**WHAT THE TASK ASKS:**
Repeat every line, exactly, from the very first through the one where "# Pieces that" appears. Add nothing else.

[Start of INFORMATION SUPPLIED]

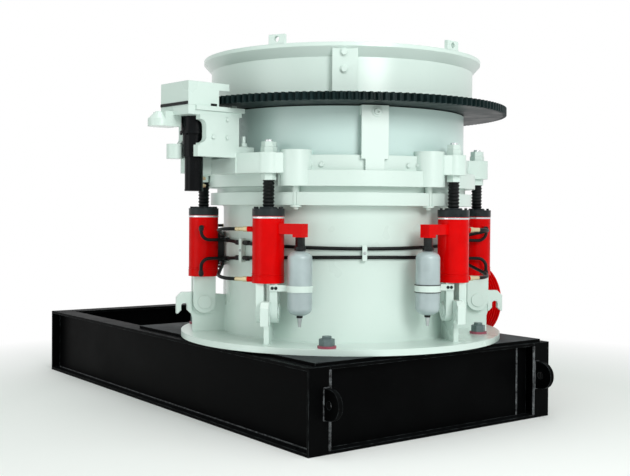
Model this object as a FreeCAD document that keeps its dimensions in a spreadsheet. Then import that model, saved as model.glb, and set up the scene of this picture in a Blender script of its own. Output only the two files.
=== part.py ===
import FreeCAD, Part
import math
import os
import re
import Sketcher
from FreeCAD import Placement, Rotation, Vector

# Multi-cylinder hydraulic cone crusher on a steel skid, millimetres.
# The origin lies on the crusher's vertical axis at floor level: +Z up, +X along the
# skid towards the end with the lifting lugs, +Y towards the drive sheave.
# Pieces that repeat round the crusher are drawn at azimuth 0 and turned about Z.

SIZES = {
    # skid
    "skid_left": 2712, "skid_right": 1009, "skid_width": 2024, "skid_height": 503,
    "beam_flange": 150, "beam_flange_thick": 20, "beam_web": 14, "end_plate_thick": 14,
    "deck_left": 1180, "deck_right": 985, "deck_width": 1900, "deck_thick": 20,
    "deck_hole_radius": 690,
    "lug_inset": 122, "lug_thick": 30, "lug_reach": 135, "lug_height": 180,
    "lug_centre_height": 290, "lug_hole_radius": 24,
    "anchor_x": 850, "anchor_inset": 42, "anchor_hole_radius": 14,
    # main frame
    "base_flange_radius": 1100, "base_flange_thick": 40,
    "shell_radius": 813, "shell_wall": 45, "shell_top": 1494,
    "top_flange_radius": 902, "top_flange_thick": 81,
    "hub_radius": 300, "hub_height": 477, "arm_width": 90, "arm_height": 290,
    "bolt_x": 765, "bolt_near": 700, "bolt_far": 582, "bolt_radius": 28, "bolt_length": 58,
    "nut_across_corners": 96, "nut_height": 42, "washer_radius": 57, "washer_thick": 14,
    # ribs that carry the tramp release cylinders, drawn about a cylinder's axis
    "rib_thick": 32, "rib_root": 232, "rib_edge": 74, "rib_top": 800,
    "rib_direction_left": -41, "rib_direction_right": -27,
    "hook_thick": 50, "hook_start": 80, "hook_reach": 183, "hook_top": 828, "hook_bottom": 686,
    "hook_notch_radius": 20, "hook_notch_centre": 131, "hook_notch_top": 756,
    "hook_corner": 34, "hook_flare": 22,
    # tramp release cylinders
    "cylinder_circle": 959, "mirror_azimuth": -28, "front_pair": 37.7, "side_pair": 84.4,
    "barrel_radius": 98, "barrel_wall": 18, "barrel_bottom": 936, "barrel_top": 1345,
    "barrel_floor": 30, "base_ring_radius": 100, "base_ring_height": 40,
    "head_radius": 100, "head_height": 46,
    "port_radius": 17, "port_reach": 135, "port_angle": 76.3, "port_upper": 1264,
    "port_lower": 955,
    "ear_width": 148, "ear_thick": 48, "ear_gap": 36, "ear_bottom": 690,
    "pin_radius": 30, "pin_head_radius": 46, "pin_head_thick": 8,
    "rod_radius": 24, "rod_bottom": 1180, "rod_stub": 12,
    "nut_stack_height": 66, "rod_nut_corners": 92, "lower_nut_height": 42,
    "boot_radius": 37, "boot_root_radius": 31, "boot_bore_radius": 26,
    # guide pins
    "guide_boss_radius": 98, "guide_pin_radius": 24, "guide_pin_circle": 880,
    "guide_pair": 28.5, "guide_pin_top": 1680,
    "guide_bore_top": 1700, "guide_washer_radius": 36, "guide_washer_thick": 12,
    "guide_tail_radius": 17, "guide_tail_drop": 26,
    # accumulators on arms of the front and back cylinders
    "arm_length_left": 225, "arm_length_right": 262, "arm_half": 32, "arm_low": 1236,
    "block_half": 34, "block_low": 1219, "block_top": 1300,
    "bottle_radius": 75, "bottle_bottom": 744, "bottle_top": 1139, "bottle_dome": 46,
    "neck_radius": 35, "neck_height": 23, "neck_corners": 58,
    "valve_ring_radius": 19, "valve_ring_height": 12, "valve_radius": 15, "valve_tip_radius": 9,
    "valve_length": 54,
    "band_thick": 5, "band_low": 889, "band_high": 928, "strap_thick": 12,
    # hydraulic lines round the shell and their branches to the cylinders
    "hose_radius": 11, "hose_circle": 830, "line_upper": 1147, "line_lower": 1094,
    "line_tilt": 3.2, "manifold_reach": 854, "manifold_width": 60, "manifold_low": 1006,
    "manifold_high": 1235, "coupling_radius": 13, "coupling_nut_radius": 17,
    "coupling_nut_length": 26, "coupling_length": 79,
    "branch_lead": 122, "branch_bend": 140, "branch_approach": 250,
    "branch_radius": 834, "branch_upper": 1217, "branch_lower": 1024,
    "tee_offset": 75.96, "tee_radius": 16, "tee_length": 50, "nipple_radius": 13,
    "nipple_reach": 862, "elbow_radius": 16, "elbow_reach": 152, "elbow_drop": 22,
    "elbow_bend": 56,
    "clip_width": 30, "clip_reach": 847, "clip_low": 1072, "clip_high": 1168,
    "clip_offset": 60, "side_clip_low": 1045, "side_clip_high": 1197,
    # adjustment ring
    "seat_gap": 36, "seat_radius": 858, "ring_bore_radius": 720,
    "ring_radius": 925, "ring_band_height": 98, "ring_upper_radius": 880,
    "ring_top": 1722, "lug_radius": 76, "ring_lug_bottom": 1607, "ring_lug_top": 1734,
    "guide_boss_top": 1752, "nut_pocket_radius": 57,
    "dust_shell_radius": 844, "dust_shell_wall": 12,
    "stop_azimuth": -25, "stop_width": 170, "stop_thick": 22, "stop_bottom": 1697,
    "stop_spacer_height": 56, "stop_foot_width": 120,
    # bowl, ring gear and hopper
    "thread_clearance": 0.5, "bowl_bottom": 1540, "bowl_cap_radius": 800, "bowl_cap_height": 70,
    "liner_thick": 55, "throat_radius": 430, "throat_height": 1800, "bowl_mouth_radius": 520,
    "bowl_skirt_radius": 645,
    "gear_bottom": 2030, "gear_thick": 49,
    "gear_module": 14, "gear_teeth": 160, "pinion_teeth": 16, "gear_addendum": 11.2,
    "gear_dedendum": 14, "gear_backlash": 1.2, "gear_overlap": 6,
    "hopper_radius": 900, "hopper_wall": 16, "hopper_height": 317,
    "hopper_rim_radius": 952, "hopper_rim_height": 24, "hopper_flare_height": 57,
    "funnel_drop": 25, "funnel_thick": 20,
    "rim_ear_azimuth": -63, "rim_ear_count": 5, "rim_ear_width": 110, "rim_ear_height": 58,
    "rim_ear_thick": 25, "rim_ear_hole": 18,
    "bar_azimuth": -37, "bar_width": 155, "bar_thick": 40, "bar_foot": 21, "bar_drop": 10,
    # head
    "head_base_radius": 420, "mantle_bottom": 1470, "mantle_radius": 575, "mantle_top": 1900,
    "mantle_top_radius": 230, "mantle_skirt_height": 60, "feed_plate_radius": 190,
    "feed_plate_height": 45,
    # adjustment drive on the ring
    "drive_pitches": -38, "arm_inner": 105, "arm_outer": 150, "arm_reach": 1307,
    "arm_bottom": 1702, "arm_top": 1772, "arm_rib_length": 203.7,
    "arm_nose_radius": 52, "arm_nose_low": 1694, "arm_nose_high": 1784,
    "column_inner": 999, "column_outer": 1290, "notch_start": 1245, "notch_top": 1925,
    "notch_radius": 40, "platform_reach": 1026,
    "table_bottom": 1951, "table_top": 2007, "table_start": 979, "table_overhang": 144,
    "table_rim": 14, "table_rim_height": 28, "table_step": 50,
    "end_lug_radius": 70, "end_lug_reach": 56, "end_lug_low": 1885, "end_lug_high": 1976,
    "end_lug_bevel": 45,
    "guard_length": 301, "guard_mouth_length": 77, "guard_overhang": 144,
    "guard_wall": 10, "guard_step": 2105, "guard_top": 2150,
    "reducer_radius": 80, "reducer_height": 89, "flange_radius": 88, "flange_height": 18,
    "gearbox_radius": 70, "gearbox_height": 140, "motor_radius": 56, "motor_bottom": 1495,
    "pinion_shaft_radius": 30,
    # countershaft and V-belt sheave
    "shaft_height": 703, "shaft_radius": 50, "shaft_start": 330, "shaft_end": 1352,
    "housing_radius": 128, "housing_end": 1090, "running_clearance": 0.1,
    "sheave_radius": 287, "sheave_start": 1128, "sheave_width": 200, "groove_count": 7,
    "groove_pitch": 25.5, "groove_depth": 22, "groove_top": 19, "groove_bottom": 8,
    "sheave_rim": 42, "sheave_web": 34, "sheave_hub_radius": 90,
    "seat_clearance": 0.3, "clearance_gap": 2, "overlap": 5,
}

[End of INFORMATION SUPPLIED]

**CORRECT RESPONSE:**
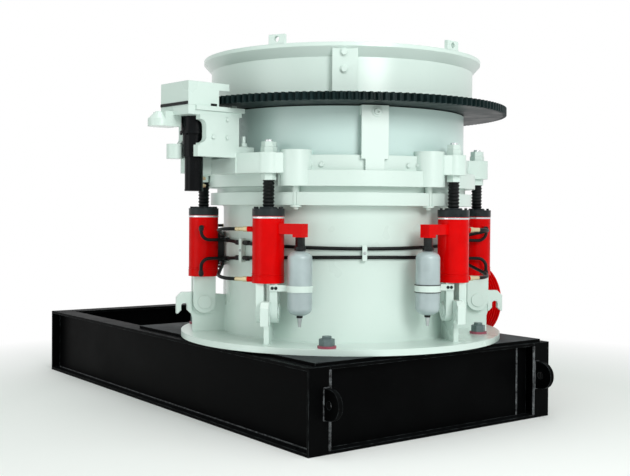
Model this object as a FreeCAD document that keeps its dimensions in a spreadsheet. Then import that model, saved as model.glb, and set up the scene of this picture in a Blender script of its own. Output only the two files.
=== part.py ===
import FreeCAD, Part
import math
import os
import re
import Sketcher
from FreeCAD import Placement, Rotation, Vector

# Multi-cylinder hydraulic cone crusher on a steel skid, millimetres.
# The origin lies on the crusher's vertical axis at floor level: +Z up, +X along the
# skid towards the end with the lifting lugs, +Y towards the drive sheave.
# Pieces that repeat round the crusher are drawn at azimuth 0 and turned about Z.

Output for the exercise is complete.